§15.26 Several Liability as a General Rule
The Case: McIntyre v. Balentine , 833 S.W.2d 52 (Tenn. 1992).
The Basic Facts: "In the early morning darkness of November 2, 1986, Plaintiff Harry Douglas McIntyre and Defendant Clifford Balentine were involved in a motor vehicle accident resulting in severe injuries to Plaintiff … Both men had consumed alcohol the evening of the accident." 833 S.W.2d at 53.
The Bottom Line:
- "Third, today's holding renders the doctrine of joint and several liability obsolete. Our adoption of comparative fault is due largely to considerations of fairness: the contributory negligence doctrine unjustly allowed the entire loss to be borne by a negligent plaintiff, notwithstanding that the plaintiff's fault was minor in comparison to the defendant's.
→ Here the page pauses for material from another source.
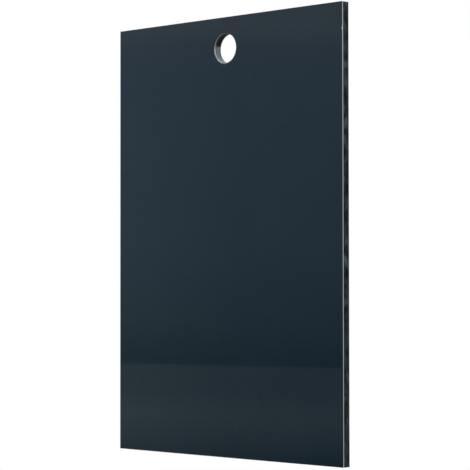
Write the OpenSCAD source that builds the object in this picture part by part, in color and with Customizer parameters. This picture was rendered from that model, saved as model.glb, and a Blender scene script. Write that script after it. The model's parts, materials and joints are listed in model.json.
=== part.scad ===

Having thus adopted a rule more closely linking liability and fault, it would be inconsistent to simultaneously retain a rule, joint and several liability, which may fortuitously impose a degree of liability that is out of all proportion to fault.FN7
FN7 Numerous other comparative fault jurisdictions have eliminated joint and several liability. See, e.g., Alaska Stat. § 09.17.080(d) (Supp. 1991); Colo. Rev. Stat. § 13-21-111.5(1) (1987); Kan. Stat. Ann § 60-258a(d) (Supp. 1991); N.M. Stat. Ann. § 41-3A-a (1989); N.D. Cent. Code § 32-03.2-02 (Supp. 1991); Utah Code Ann. §78-27-38, -40 (1992); Wyo. Stat. Ann. § 1-1-109(d) (1988)."
833 S.W.2d at 58.
Other Sources of Note: When a defendant is found to have a duty to prevent another from committing an intentional wrong, Limbaugh v. Coffee Medical Center, 59 S.W.3d 73 (Tenn. 2001), and joint and several liability survives in cases involving conspiracy, Resolution Trust Corp. v. Block, 924 S.W.2d 354 (Tenn. 1996). A finding of strict liability in a products liability case has the effect of joint and several liability insofar as the liability of the person who manufactured the product is concerned, see Owens v. Truckstops of America, 915 S.W.2d 420 (Tenn. 1996).